Records contained in a dataset:
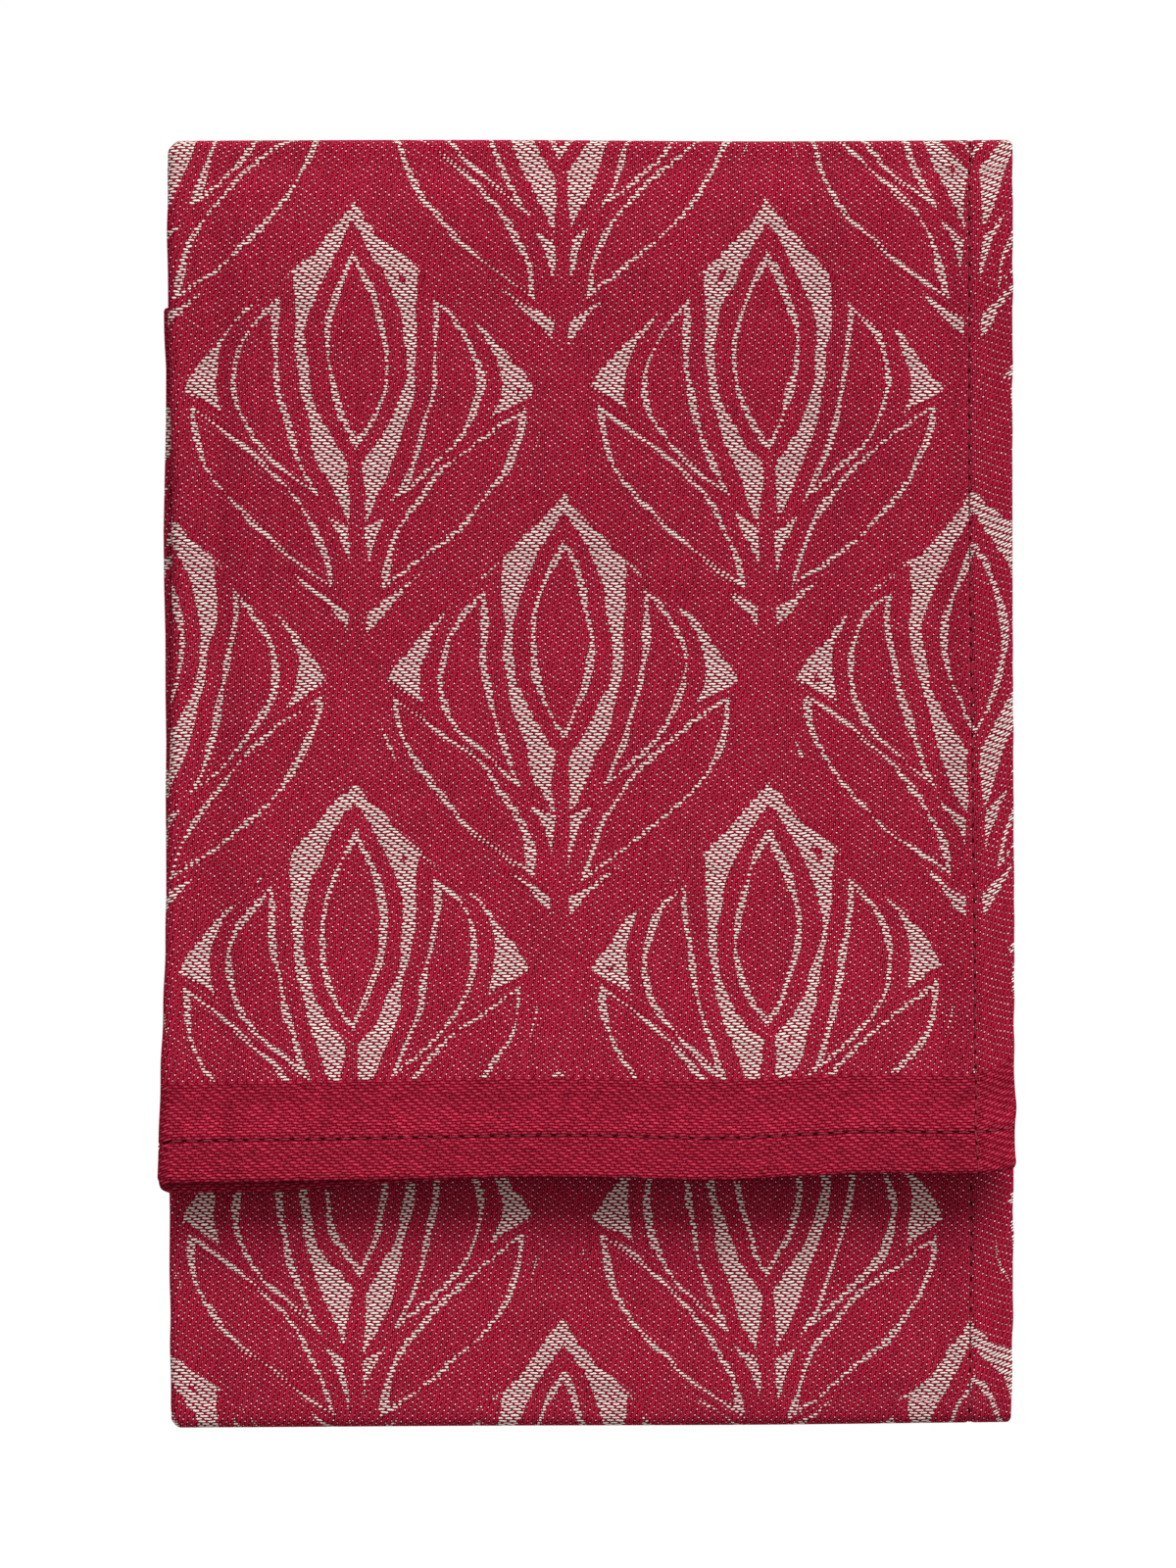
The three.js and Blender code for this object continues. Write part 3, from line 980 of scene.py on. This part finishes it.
def inside_figure(x, y):
    """How far a place is inside the cream figure. It is below 0 on the red ground."""
    _, wobble = noise_at(x, y, WOBBLE_SIZE, 1.0)
    bent = add_node("ShaderNodeSeparateColor", Color=wobble)
    stroke, _ = noise_at(x + STROKE_APART, y, STROKE_SIZE, 1.0)
    x = x + Wire(bent.outputs[0]) * WOBBLE - (TRELLIS_AT[0] + WOBBLE / 2)
    y = y + Wire(bent.outputs[1]) * WOBBLE - (TRELLIS_AT[1] + WOBBLE / 2)

    from_column = math_node("PINGPONG", x, REPEAT_ACROSS / 2)
    y_here = wrapped(y + REPEAT_ALONG / 2, REPEAT_ALONG) - REPEAT_ALONG / 2
    y_next = wrapped(y, REPEAT_ALONG) - REPEAT_ALONG / 2
    turn = y_here * (2 * math.pi / REPEAT_ALONG)
    opening = math_node("COSINE", turn) * (REPEAT_ACROSS / 4) + REPEAT_ACROSS / 4
    slope = math_node("SINE", turn) * (math.pi / 2 * REPEAT_ACROSS / REPEAT_ALONG)
    in_opening = opening - from_column
    here = in_opening > 0.0
    from_band = abs(in_opening) / math_node("SQRT", slope * slope + 1.0) - BAND_HALF
    x_sprig = blend(REPEAT_ACROSS / 2 - from_column, from_column, here)
    y_sprig = blend(y_next, y_here, here)

    petals = outside_petal(x_sprig, y_sprig, PETALS[0])
    for petal in PETALS[1:]:
        petals = least(petals, outside_petal(x_sprig, y_sprig, petal))
    shapes = least(from_band, least(petals, outside_petal(x_sprig, y_sprig, STEM)))
    from_shapes = shapes - stroke * EDGE_VARIES - SHAPES_SWELL
    ground = least(from_shapes, stroke * GROUND_VARIES + GROUND_WIDTH - from_shapes)
    line = stroke * LINE_VARIES + LINE_HALF - abs(petals + LINE_IN)
    return most(ground, line)


# %% [markdown]
# ## The satin weave
# The ground is a five-end satin: each red lengthwise yarn, an end, floats over four cream crosswise yarns,
# the picks, and goes under the fifth, where the pick shows as a small dot. In the figure the two change
# places, so cream floats lie crosswise. The hem band is woven like the figure, with red picks.
# Whole numbers of ends and picks give each crossing its place. The dots step on by two ends at each pick.
# A pitch is the space that one yarn takes, in millimetres. Widths of yarns and dots are in half pitches.
# The relief of the yarns goes in as a normal, worked out from each float's round top. That is exact and
# far quicker to render than a bump of the whole figure.

# %% The cloth's colours and yarns
END_PITCH = 0.3986
PICK_PITCH = 0.581
REPEAT = 5
STEP_ENDS = 2
STEP_PICKS = 3
END_BAND = 20.3
HEM_PULL = 0.18
HEM_PULL_MORE = 0.0194

WARP_RED = (0.275, 0.003, 0.02, 1)
# A lighter, pinker red, painted sheen on the tops of the red floats.
WARP_SHEEN_RED = (0.485, 0.02, 0.058, 1)
# A pinker red: painted sheen on the tops of the band's floats, and the own tone of faint dots and thread
# fibres.
BAND_RED = (0.49, 0.052, 0.088, 1)
CREAM = (0.93, 0.83, 0.77, 1)
# A near-black red, painted shade in the open gaps between yarns.
GAP_SHADE_RED = (0.09, 0.001, 0.007, 1)
UNDER_RED = (0.24, 0.003, 0.017, 1)
THREAD_RED = (0.17, 0.006, 0.018, 1)

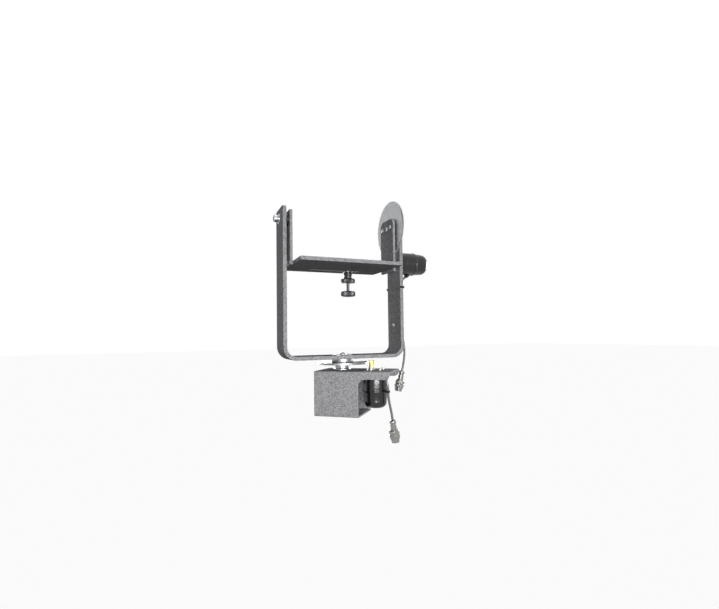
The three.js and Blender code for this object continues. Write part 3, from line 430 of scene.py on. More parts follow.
def signed_area(points):
    """Twice the area inside an outline, negative when it runs clockwise."""
    return sum(a.x * b.y - b.x * a.y for a, b in zip(points, points[1:] + points[:1]))


def offset_outline(points, distance):
    """A closed outline moved to its left by a distance."""
    moved = []
    for before, here, after in zip(points[-1:] + points[:-1], points, points[1:] + points[:1]):
        into, out = (here - before).normalized(), (after - here).normalized()
        left = Vector((-into.y - out.y, into.x + out.x))
        left = left.normalized() if left.length > 1e-6 else Vector((-into.y, into.x))
        share = max(left.dot(Vector((-into.y, into.x))), 0.35)
        moved.append(here + left * (distance / share))
    return moved


def add_plate(bm, outlines, low, high, place=Matrix(), edge=0.0):
    """Adds an outline with its holes as a solid along Z, its edges rounded by edge."""
    turns = [math.pi / 2 * k / CORNER_STEPS for k in range(CORNER_STEPS + 1)]
    rise = [(edge * (1 - math.sin(a)), edge * (1 - math.cos(a))) for a in turns]
    levels = [(inset, low + up) for inset, up in rise] if edge else [(0.0, low)]
    levels += [(inset, high - up) for inset, up in reversed(rise)] if edge else [(0.0, high)]
    made, floor_edges, roof_edges = [], [], []
    for k, outline in enumerate(outlines):
        points = [Vector(p) for p in outline]
        if (signed_area(points) > 0) != (k == 0):
            points.reverse()
        loops = []
        for inset, z in levels:
            moved = offset_outline(points, inset) if inset > 1e-6 else points
            loops.append([bm.verts.new((p.x, p.y, z)) for p in moved])
        made += [vert for loop in loops for vert in loop]
        add_bands(bm, loops, 0)
        for loop, edges in ((loops[0], floor_edges), (loops[-1], roof_edges)):
            edges += [bm.edges.get(pair) for pair in zip(loop, loop[1:] + loop[:1])]
    for edges in (floor_edges, roof_edges):
        bmesh.ops.triangle_fill(bm, edges=edges, use_beauty=True)
    bmesh.ops.transform(bm, matrix=place, verts=made)


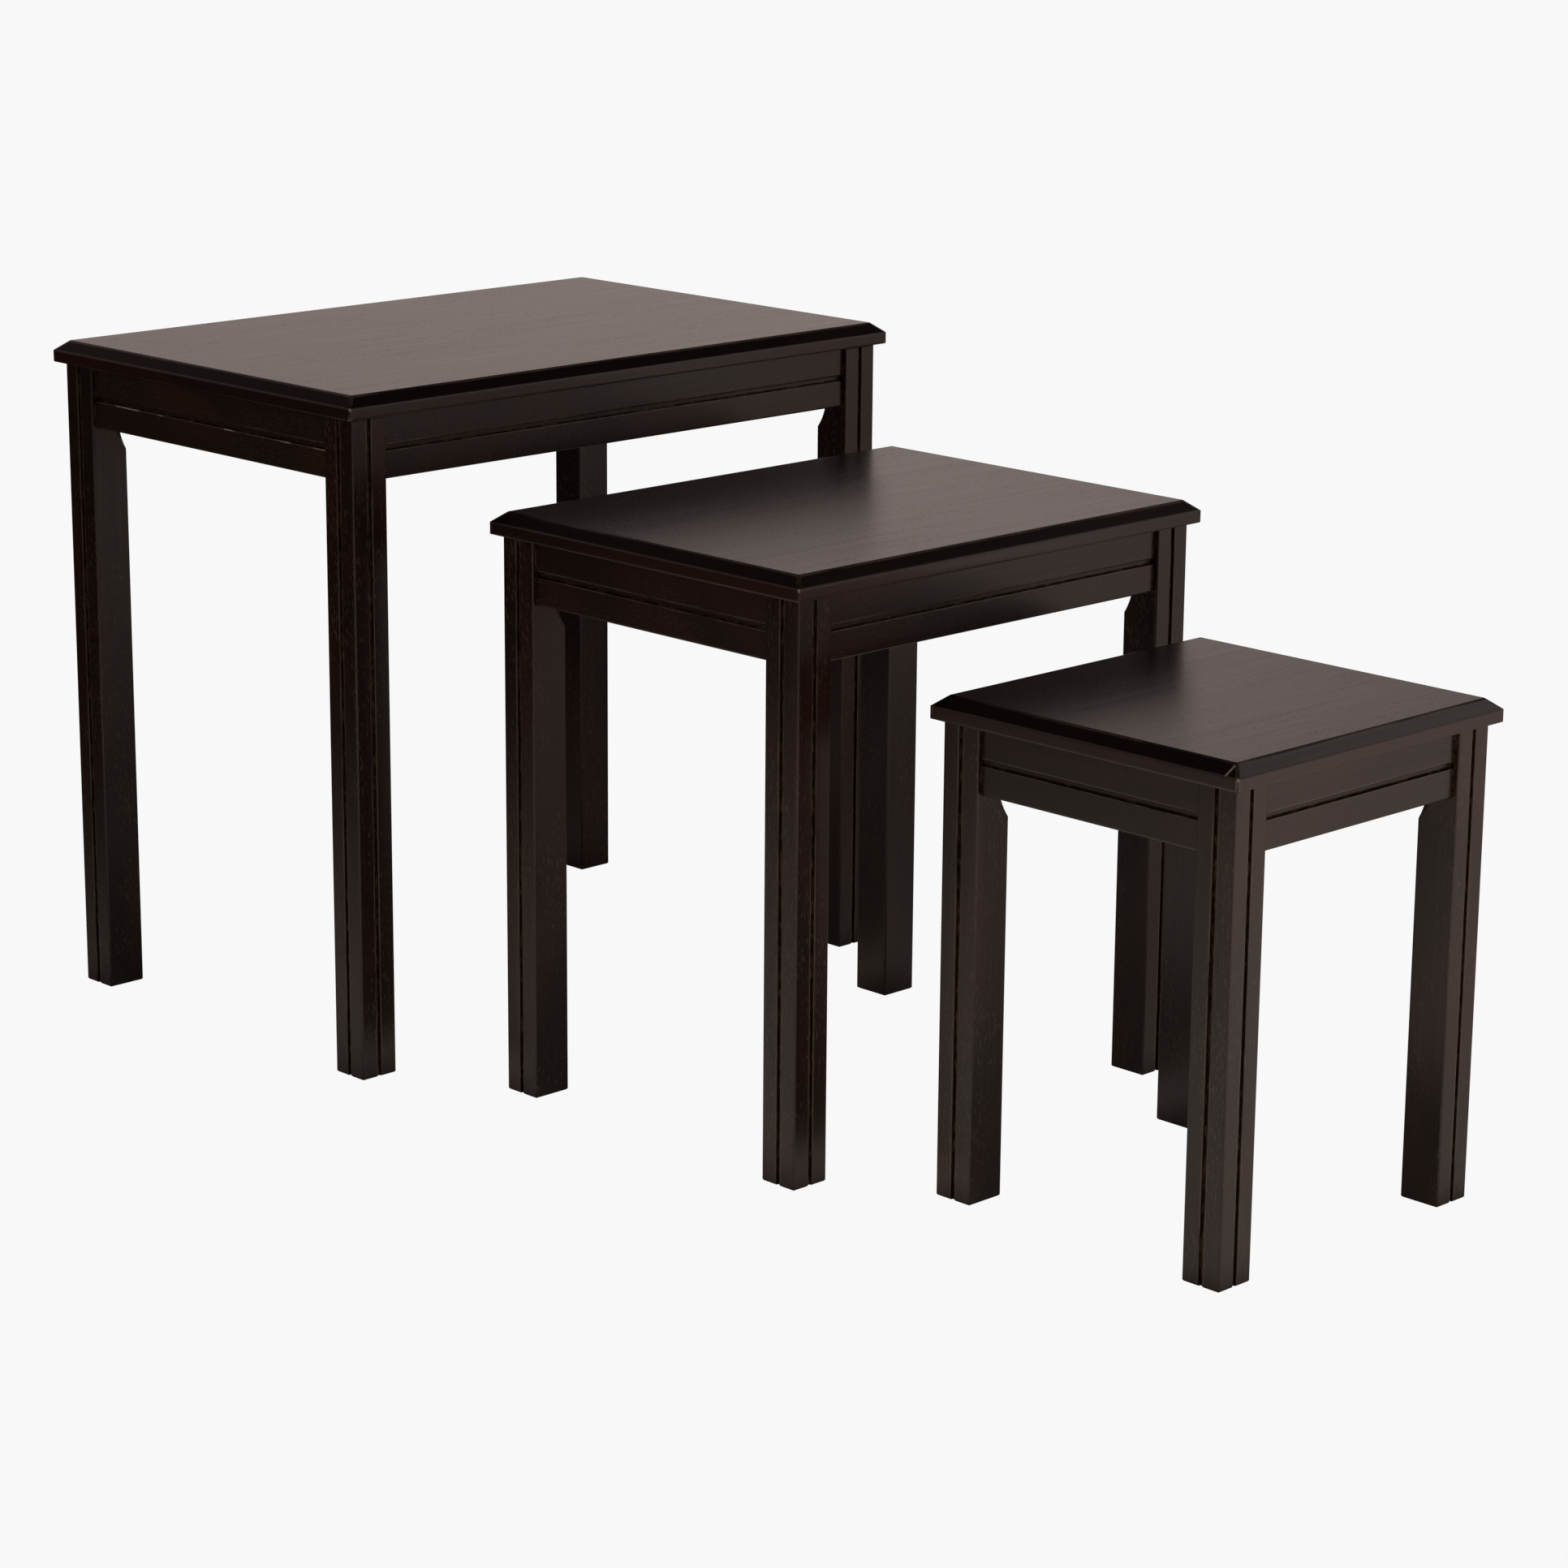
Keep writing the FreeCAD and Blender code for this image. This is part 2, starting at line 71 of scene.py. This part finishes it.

> _Task details_: Output the material word for word, omitting its pictures.

> _Task result_:
The three.js and Blender code for this object continues. Write part 3, from line 980 of scene.py on. This part finishes it.
def inside_figure(x, y):
    """How far a place is inside the cream figure. It is below 0 on the red ground."""
    _, wobble = noise_at(x, y, WOBBLE_SIZE, 1.0)
    bent = add_node("ShaderNodeSeparateColor", Color=wobble)
    stroke, _ = noise_at(x + STROKE_APART, y, STROKE_SIZE, 1.0)
    x = x + Wire(bent.outputs[0]) * WOBBLE - (TRELLIS_AT[0] + WOBBLE / 2)
    y = y + Wire(bent.outputs[1]) * WOBBLE - (TRELLIS_AT[1] + WOBBLE / 2)

    from_column = math_node("PINGPONG", x, REPEAT_ACROSS / 2)
    y_here = wrapped(y + REPEAT_ALONG / 2, REPEAT_ALONG) - REPEAT_ALONG / 2
    y_next = wrapped(y, REPEAT_ALONG) - REPEAT_ALONG / 2
    turn = y_here * (2 * math.pi / REPEAT_ALONG)
    opening = math_node("COSINE", turn) * (REPEAT_ACROSS / 4) + REPEAT_ACROSS / 4
    slope = math_node("SINE", turn) * (math.pi / 2 * REPEAT_ACROSS / REPEAT_ALONG)
    in_opening = opening - from_column
    here = in_opening > 0.0
    from_band = abs(in_opening) / math_node("SQRT", slope * slope + 1.0) - BAND_HALF
    x_sprig = blend(REPEAT_ACROSS / 2 - from_column, from_column, here)
    y_sprig = blend(y_next, y_here, here)

    petals = outside_petal(x_sprig, y_sprig, PETALS[0])
    for petal in PETALS[1:]:
        petals = least(petals, outside_petal(x_sprig, y_sprig, petal))
    shapes = least(from_band, least(petals, outside_petal(x_sprig, y_sprig, STEM)))
    from_shapes = shapes - stroke * EDGE_VARIES - SHAPES_SWELL
    ground = least(from_shapes, stroke * GROUND_VARIES + GROUND_WIDTH - from_shapes)
    line = stroke * LINE_VARIES + LINE_HALF - abs(petals + LINE_IN)
    return most(ground, line)


# %% [markdown]
# ## The satin weave
# The ground is a five-end satin: each red lengthwise yarn, an end, floats over four cream crosswise yarns,
# the picks, and goes under the fifth, where the pick shows as a small dot. In the figure the two change
# places, so cream floats lie crosswise. The hem band is woven like the figure, with red picks.
# Whole numbers of ends and picks give each crossing its place. The dots step on by two ends at each pick.
# A pitch is the space that one yarn takes, in millimetres. Widths of yarns and dots are in half pitches.
# The relief of the yarns goes in as a normal, worked out from each float's round top. That is exact and
# far quicker to render than a bump of the whole figure.

# %% The cloth's colours and yarns
END_PITCH = 0.3986
PICK_PITCH = 0.581
REPEAT = 5
STEP_ENDS = 2
STEP_PICKS = 3
END_BAND = 20.3
HEM_PULL = 0.18
HEM_PULL_MORE = 0.0194

WARP_RED = (0.275, 0.003, 0.02, 1)
# A lighter, pinker red, painted sheen on the tops of the red floats.
WARP_SHEEN_RED = (0.485, 0.02, 0.058, 1)
# A pinker red: painted sheen on the tops of the band's floats, and the own tone of faint dots and thread
# fibres.
BAND_RED = (0.49, 0.052, 0.088, 1)
CREAM = (0.93, 0.83, 0.77, 1)
# A near-black red, painted shade in the open gaps between yarns.
GAP_SHADE_RED = (0.09, 0.001, 0.007, 1)
UNDER_RED = (0.24, 0.003, 0.017, 1)
THREAD_RED = (0.17, 0.006, 0.018, 1)

The three.js and Blender code for this object continues. Write part 3, from line 430 of scene.py on. More parts follow.
def signed_area(points):
    """Twice the area inside an outline, negative when it runs clockwise."""
    return sum(a.x * b.y - b.x * a.y for a, b in zip(points, points[1:] + points[:1]))


def offset_outline(points, distance):
    """A closed outline moved to its left by a distance."""
    moved = []
    for before, here, after in zip(points[-1:] + points[:-1], points, points[1:] + points[:1]):
        into, out = (here - before).normalized(), (after - here).normalized()
        left = Vector((-into.y - out.y, into.x + out.x))
        left = left.normalized() if left.length > 1e-6 else Vector((-into.y, into.x))
        share = max(left.dot(Vector((-into.y, into.x))), 0.35)
        moved.append(here + left * (distance / share))
    return moved


def add_plate(bm, outlines, low, high, place=Matrix(), edge=0.0):
    """Adds an outline with its holes as a solid along Z, its edges rounded by edge."""
    turns = [math.pi / 2 * k / CORNER_STEPS for k in range(CORNER_STEPS + 1)]
    rise = [(edge * (1 - math.sin(a)), edge * (1 - math.cos(a))) for a in turns]
    levels = [(inset, low + up) for inset, up in rise] if edge else [(0.0, low)]
    levels += [(inset, high - up) for inset, up in reversed(rise)] if edge else [(0.0, high)]
    made, floor_edges, roof_edges = [], [], []
    for k, outline in enumerate(outlines):
        points = [Vector(p) for p in outline]
        if (signed_area(points) > 0) != (k == 0):
            points.reverse()
        loops = []
        for inset, z in levels:
            moved = offset_outline(points, inset) if inset > 1e-6 else points
            loops.append([bm.verts.new((p.x, p.y, z)) for p in moved])
        made += [vert for loop in loops for vert in loop]
        add_bands(bm, loops, 0)
        for loop, edges in ((loops[0], floor_edges), (loops[-1], roof_edges)):
            edges += [bm.edges.get(pair) for pair in zip(loop, loop[1:] + loop[:1])]
    for edges in (floor_edges, roof_edges):
        bmesh.ops.triangle_fill(bm, edges=edges, use_beauty=True)
    bmesh.ops.transform(bm, matrix=place, verts=made)


Keep writing the FreeCAD and Blender code for this image. This is part 2, starting at line 71 of scene.py. This part finishes it.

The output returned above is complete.